Europe faces an important turning point: the region has experienced three consecutive years of falling investment, which is key to invigorating business and creating jobs.

In 2024, the number of foreign direct investment (FDI) projects slid 16% year-over-year to 270,000—the lowest level in the last nine years, barring 2020 when the pandemic took hold of the world. 

Within Europe, France, the U.K., and Germany were among the top countries receiving FDI, according to the annual EY European Attractiveness Survey published Friday. 

But any celebration will have to wait: even though they had the most foreign projects, each of the three countries clocked a double-digit decline in the number of projects, with Germany facing the sharpest drop. 

American investment in Europe is at its lowest level in the past decade, as the two world powers try to navigate a trade minefield.  

The EY survey is based on proprietary data tracking foreign investment projects in 45 countries and a perception survey covering global C-suite executives. It predated President Donald Trump’s official tariff announcement last month but still captured business sentiment in the lead-up.  

While Europe lacked investments, North America saw a 20% jump in FDI as more companies tried to offset possible tariff impacts by ramping up production in the U.S.

Many factors contributed to the investment decline. The usual suspects, including sluggish economic growth in the Euro area, geopolitical tensions, and weaker manufacturing competitiveness compared to the U.S. and China, pushed the attractiveness of the entire region down. 

Country-specific elements, such as election-related uncertainties in France and Germany, plus low productivity in the U.K., didn’t bode well with investors.

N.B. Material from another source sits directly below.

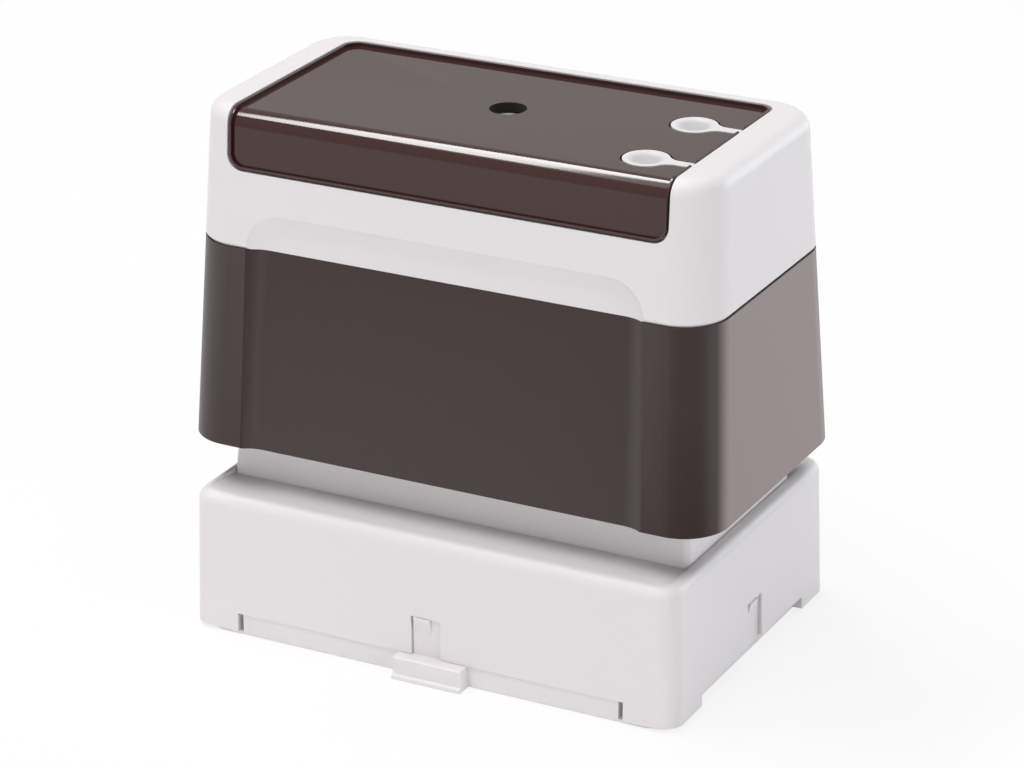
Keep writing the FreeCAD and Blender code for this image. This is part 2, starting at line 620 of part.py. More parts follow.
def make_label_card():
    x0 = -COVER_HALF_X + PEG_INSET_X + PEG_R + CARD_MARGIN
    x1 = PORT_X - PLUG_DISC_R - CARD_PORT_MARGIN
    y0 = -casing_y(DECK_Z) + FLAP_THICK + COVER_GAP + CARD_MARGIN
    y1 = COVER_REAR_Y - CARD_MARGIN
    return box(x0, x1, y0, y1, DECK_Z, DECK_Z + CARD_THICK)


# Tethered ink plugs
def make_plug(y):
    low = PLUG_TOP_Z - PLUG_THICK
    strap_low = PLUG_TOP_Z - STRAP_THICK
    bung_r = GASKET_INNER_R - BUNG_GAP
    half = STRAP_WIDTH / 2
    body = spoon(y, strap_low, PLUG_TOP_Z, 0)
    body = body.common(box(-REACH, HINGE_X, -REACH, REACH, strap_low, PLUG_TOP_Z))
    body = body.fuse(cylinder(PORT_X, y, low, strap_low, PLUG_DISC_R))
    body = body.fuse(cone(PORT_X, y, low - BUNG_LENGTH, low, bung_r - BUNG_TAPER, bung_r))
    dish_half = PLUG_DISC_R - PLUG_RIM
    dish_r = (dish_half ** 2 + PLUG_DISH ** 2) / (2 * PLUG_DISH)
    body = body.cut(Part.makeSphere(dish_r, vec(PORT_X, y, PLUG_TOP_Z - PLUG_DISH + dish_r)))
    axis = vec(HINGE_X, y - half, PLUG_TOP_Z - STRAP_THICK / 2)
    roll = Part.makeCylinder(STRAP_THICK / 2, STRAP_WIDTH, axis, vec(0, 1, 0))
    return body.fuse(roll).removeSplitter()


def make_gasket(y):
    ring = cylinder(PORT_X, y, PORT_NECK_TOP_Z, PORT_NECK_TOP_Z + GASKET_THICK, GASKET_OUTER_R)
    return ring.cut(cylinder(PORT_X, y, PORT_NECK_TOP_Z, PORT_NECK_TOP_Z + GASKET_THICK, GASKET_INNER_R))


# Ink tank, its feed duct and its lid
def make_ink_tank():
    body = slab(TANK_HALF_X, TANK_HALF_Y, TANK_CORNER, TANK_Z, TANK_TOP_Z)
    body = body.fuse(slab(DUCT_HALF_X, DUCT_HALF_Y, STEM_CORNER, FOAM_TOP_Z, TANK_Z + TANK_WALL))
    rail_x = TANK_HALF_X - RAIL_END
    rail_y = TANK_HALF_Y - RAIL_INSET
    for side in (-1, 1):
        ys = sorted((side * rail_y, side * (rail_y - RAIL_WIDTH)))
        rail = box(-rail_x, rail_x, ys[0], ys[1], PLATE_Z + PLATE_THICK, TANK_Z + TANK_WALL / 2)
        body = body.fuse(rail)
    body = body.cut(slab(TANK_HALF_X - TANK_WALL, TANK_HALF_Y - TANK_WALL, TANK_CORNER - TANK_WALL,
                         TANK_Z + TANK_WALL, TANK_TOP_Z))
    body = body.cut(slab(DUCT_HALF_X - TANK_WALL, DUCT_HALF_Y - TANK_WALL, STEM_CORNER / 2,
                         FOAM_TOP_Z, TANK_Z + TANK_WALL))
    return body.removeSplitter()


def make_tank_lid():
    body = slab(TANK_HALF_X, TANK_HALF_Y, TANK_CORNER, TANK_TOP_Z, LID_TOP_Z)
    for y in PORTS.values():
        body = body.fuse(cylinder(PORT_X, y, TANK_TOP_Z, PORT_NECK_TOP_Z, PORT_NECK_R))
    for y in PORTS.values():
        body = body.cut(cylinder(PORT_X, y, TANK_TOP_Z, PORT_NECK_TOP_Z, PORT_BORE_R))
        mouth = PORT_NECK_TOP_Z - (GASKET_INNER_R - PORT_BORE_R) * 2
        body = body.cut(cone(PORT_X, y, mouth, PORT_NECK_TOP_Z, PORT_BORE_R, GASKET_INNER_R))
    return body.removeSplitter()


# Die set
def make_stamp_die():
    face = slab(DIE_LENGTH / 2, DIE_WIDTH / 2, DIE_CORNER, DIE_FACE_Z, FLANGE_Z)
    flange = slab(DIE_LENGTH / 2 + DIE_FLANGE, DIE_WIDTH / 2 + DIE_FLANGE, DIE_CORNER,
                  FLANGE_Z, FLANGE_Z + DIE_FLANGE_THICK)
    return face.fuse(flange).removeSplitter()


def make_die_retainer():
    low = DIE_FACE_Z + RETAINER_STEP
    ring = slab(HOLDER_HALF_X, HOLDER_HALF_Y, HOLDER_CORNER, low, FLANGE_Z)
    rim = find_edges(ring, lambda mid, run: abs(mid.z - low) < 0.01)
    ring = ring.makeChamfer(RETAINER_STEP, rim)
    window_x = DIE_LENGTH / 2 + RETAINER_GAP
    window_y = DIE_WIDTH / 2 + RETAINER_GAP
    return ring.cut(slab(window_x, window_y, DIE_CORNER, low, FLANGE_Z))


def make_die_holder():
    root = HOLDER_TOP_Z - HOLDER_TOP / 2
    tray = slab(HOLDER_HALF_X, HOLDER_HALF_Y, HOLDER_CORNER, FLANGE_Z, HOLDER_TOP_Z)
    tray = tray.cut(slab(HOLDER_IN_X, HOLDER_IN_Y, HOLDER_CORNER / 2, FLANGE_Z, FOAM_TOP_Z))
    stem = slab(STEM_HALF_X, STEM_HALF_Y, STEM_CORNER, root, PLATE_Z)
    stem = stem.cut(slab(STEM_HALF_X - STEM_WALL, STEM_HALF_Y - STEM_WALL, STEM_CORNER / 2, root, PLATE_Z))
    body = tray.fuse(stem)
    for x, y in screw_places():
        body = body.fuse(cylinder(x, y, root, PLATE_Z, BOSS_R))
    body = body.cut(duct_hole(FOAM_TOP_Z, PLATE_Z))
    bore_low = PLATE_Z - SCREW_LENGTH - SCREW_END_GAP
    for x, y in screw_places():
        body = body.cut(cylinder(x, y, bore_low, PLATE_Z, SCREW_R + SCREW_GAP))
    return body.removeSplitter()


def make_mount_sheet():
    low = FLANGE_Z + DIE_FLANGE_THICK
    sheet = slab(HOLDER_IN_X - FOAM_GAP, HOLDER_IN_Y - FOAM_GAP, DIE_CORNER, low, low + SHEET_THICK)
    for i in range(SHEET_COLUMNS):
        for j in range(SHEET_ROWS):
            x = DIE_LENGTH * ((i + 0.5) / SHEET_COLUMNS - 0.5)
            y = DIE_WIDTH * ((j + 0.5) / SHEET_ROWS - 0.5)
            sheet = sheet.cut(cylinder(x, y, low, low + SHEET_THICK, SHEET_HOLE_R))
    return sheet


def make_ink_foam():
    low = FLANGE_Z + DIE_FLANGE_THICK + SHEET_THICK
    return slab(HOLDER_IN_X - FOAM_GAP, HOLDER_IN_Y - FOAM_GAP, DIE_CORNER, low, HOLDER_TOP_Z - HOLDER_TOP)


# Screws and return springs
def make_screws():
    seat = PLATE_Z + PLATE_THICK
    solids = []
    for x, y in screw_places():
        head = cylinder(x, y, seat, seat + SCREW_HEAD, SCREW_HEAD_R)
        rim = find_edges(head, lambda mid, run: abs(mid.z - seat - SCREW_HEAD) < 0.01)
        head = head.makeChamfer(SCREW_HEAD_EDGE, rim)
        shank = cylinder(x, y, PLATE_Z - SCREW_LENGTH, seat + SCREW_HEAD / 2, SCREW_R)
        solids.append(head.fuse(shank).removeSplitter())
    return Part.makeCompound(solids)


def make_spring(x):
    """Outer and inner limits of the hidden coil."""
    low = WEB_Z + WEB_THICK
    coil = cylinder(x, 0, low, PLATE_Z, SPRING_OUTER_R)
    return coil.cut(cylinder(x, 0, low, PLATE_Z, SPRING_OUTER_R - SPRING_WIRE))


def all_parts():
    parts = {}
    parts["cap"] = make_cap()
    parts["skirt"] = make_skirt()
    parts["lower_casing"] = make_lower_casing()
    parts["handle_shell"] = make_handle_shell()
    parts["label_cover"] = make_label_cover()
    parts["label_card"] = make_label_card()
    for name, y in PORTS.items():
        parts["ink_plug_" + name] = make_plug(y)
        parts["port_gasket_" + name] = make_gasket(y)
    parts["ink_tank"] = make_ink_tank()
    parts["tank_lid"] = make_tank_lid()
    parts["ink_foam"] = make_ink_foam()
    parts["die_holder"] = make_die_holder()
    parts["die_mount_sheet"] = make_mount_sheet()
    parts["stamp_die"] = make_stamp_die()
    parts["die_retainer"] = make_die_retainer()
    parts["fixing_screws"] = make_screws()
    parts["return_spring_left"] = make_spring(-SPRING_X)
    parts["return_spring_right"] = make_spring(SPRING_X)
    return parts


os.makedirs("parts", exist_ok=True)
for part_name, shape in all_parts().items():
    print(part_name, "solids", len(shape.Solids), "valid", shape.isValid(), "volume", round(shape.Volume, 2))
    shape.exportStep("parts/" + part_name + ".step")
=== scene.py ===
import math

import bpy
from mathutils import Matrix, Vector


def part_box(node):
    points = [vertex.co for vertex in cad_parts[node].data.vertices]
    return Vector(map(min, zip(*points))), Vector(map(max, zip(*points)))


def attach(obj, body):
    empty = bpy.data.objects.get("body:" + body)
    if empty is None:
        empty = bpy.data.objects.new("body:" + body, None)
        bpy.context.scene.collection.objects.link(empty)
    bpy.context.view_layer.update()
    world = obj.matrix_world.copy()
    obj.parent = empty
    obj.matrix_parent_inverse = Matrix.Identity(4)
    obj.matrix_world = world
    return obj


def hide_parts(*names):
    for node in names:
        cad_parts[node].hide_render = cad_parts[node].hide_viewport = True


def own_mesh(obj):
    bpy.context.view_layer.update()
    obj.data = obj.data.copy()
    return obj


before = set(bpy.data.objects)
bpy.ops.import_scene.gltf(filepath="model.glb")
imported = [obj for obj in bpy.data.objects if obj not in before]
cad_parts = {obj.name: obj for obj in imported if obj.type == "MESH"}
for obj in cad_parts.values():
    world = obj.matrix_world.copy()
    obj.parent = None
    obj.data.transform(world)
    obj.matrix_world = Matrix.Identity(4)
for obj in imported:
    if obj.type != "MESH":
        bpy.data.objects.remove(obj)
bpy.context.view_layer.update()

# Camera, fitted to the photograph's edges: metres, degrees, and millimetres of lens and sensor
CAMERA_PLACE = Vector((0.21346, -0.40508, 0.22335))
CAMERA_AZIMUTH = 27.76
CAMERA_ELEVATION = 22.76
CAMERA_ROLL = -0.44
CAMERA_LENS = 137.52
CAMERA_SENSOR = 36.0
CAMERA_NEAR = 0.01
CAMERA_FAR = 20.0

# Places on the cover and the plugs in metres, and fades round them as shares of a radius, for the
# painted shade in the pen hole and in the plugs' dishes
PLUG_RADIUS = 0.0029
PLUG_FADE = (0.45, 0.9)
PEN_HOLE = (0.00027, -0.0005)
PEN_HOLE_RADIUS = 0.00233
PEN_HOLE_FADE = (1.01, 1.04)

# Plastics and other materials, as linear colours
WHITE_ABS = (0.80, 0.765, 0.775)
# Middle of the plugs' dished discs: painted shade
DISH_SHADE_WHITE = (0.54, 0.525, 0.53)
DARK_ABS = (0.028, 0.011, 0.010)
# Paler base colour of the casing's short ends: painted sheen
END_SHEEN_ABS = (0.165, 0.110, 0.108)
DARK_COVER = (0.041, 0.011, 0.010)
# Inside of the pen hole: painted shade
HOLE_SHADE_BLACK = (0.004, 0.002, 0.002)
INNER_DARK = (0.030, 0.026, 0.026)
CARD_WHITE = (0.80, 0.80, 0.78)
RUBBER_DARK = (0.020, 0.020, 0.021)
INK_FOAM = (0.012, 0.012, 0.030)
DIE_RED = (0.22, 0.050, 0.040)
STEEL = (0.60, 0.60, 0.61)

# Texture detail, per metre
PLASTIC_GRAIN = 9000.0
RUBBER_GRAIN = 4000.0
BROAD_GLOSS = 160.0
PLASTIC_CLOUD = 45.0
RUBBER_CLOUD = 120.0
SPECKS = 900.0
FOAM_CELLS = 1800.0
FIBRES = 2500.0
DRAWING_MARKS = 3000.0

# Texture height, in metres
WHITE_RELIEF = 0.000006
DARK_RELIEF = 0.00001
COVER_RELIEF = 0.000001
RUBBER_RELIEF = 0.00003
FIBRE_RELIEF = 0.00004
FOAM_RELIEF = 0.0003

# Share of the cells that stay without a speck
SPECK_RARITY = 0.93

# Part of a face's direction along X above which it starts to count as a short end
END_FACING = 0.92

# Light that goes a short way into white plastic: share, colour of the reach, reach in metres
WHITE_SUBSURFACE = 0.12
WHITE_REACH_COLOUR = (1.0, 0.9, 0.85)
WHITE_REACH = 0.0008


# Shared effects


def new_group(name, inputs, outputs):
    """Shader node group with float inputs {name: value} and outputs {name: socket type}."""
    group = bpy.data.node_groups.new(name, "ShaderNodeTree")
    for label, value in inputs.items():
        socket = group.interface.new_socket(label, in_out="INPUT", socket_type="NodeSocketFloat")
        socket.default_value = value
    for label, kind in outputs.items():
        group.interface.new_socket(label, in_out="OUTPUT", socket_type=kind)
    return group, group.nodes.new("NodeGroupInput"), group.nodes.new("NodeGroupOutput")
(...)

Some of these headwinds weighed on Europe’s FDI even in 2023. Julie Teigland, an EY managing partner who co-authored the report, said at the time that the decline should be seen as a “wake-up call,” and that regulation in the region shouldn’t come at the cost of business growth and innovation. 

Ana Botín, the executive chair of Spanish bank Santander and a pre-eminent business leader in the region, told Fortune earlier this year that jumpstarting productivity in Europe started with acknowledging the urgent need for change. 

“To do that there are some quick wins, like focusing on reducing regulatory and supervisory complexity. But longer term, we must do much more to embrace innovation and enterprise, creating a business environment and culture that rewards smart risk-taking,” she said.

The disconcerting reality for investors is that 2025 could unleash a whole new set of challenges.

“The feared impact of the Trump administration’s new policies on Europe’s prospects cannot be overstated,” the EY report noted. 

Some 42% of the 500 business leaders EY surveyed between 31 January and 3 March 2025 think American policies are making Europe less attractive. Over half of the CEOs EY previously surveyed also deferred their investment plans owing to the uncertain climate.

However, as with more trends in Europe, even if the general narrative feels alarming, there are pockets of immense opportunity. 

Take Denmark, for example. The country saw an 86% increase in foreign investment, critical to its private sector employment. Greenfield investment—that is, when a foreign company sets up new operations from the ground up—has also been historically strong in the Nordic country.   

Spain is another example of a booming economy. Its GDP grew 3.2% in 2024, or five times the pace of the Eurozone, and a country that EY notes is a “standout performer” with a 15% jump in investment. 

An ample supply of relatively low-cost land, energy, and labor proved a magnet for investment, along with a €163 billion boost from the EU through a scheme to build more resilient economies. Pharmaceutical company AstraZeneca has announced it will expand its presence in the country, increasing recruitment. 

“This indicates that investors still consider Europe an attractive location for cutting-edge research across all sectors in areas where it has a competitive advantage,” the EY report noted.

European businesses are investing more in other regional countries, such as German defense firm Rheinmetall’s new manufacturing plant in Lithuania, which can also help local economies. 

Even though the year ahead looks mired in complexity and unpredictability, experts think Europe’s allure as an investment destination will recover over the next three years.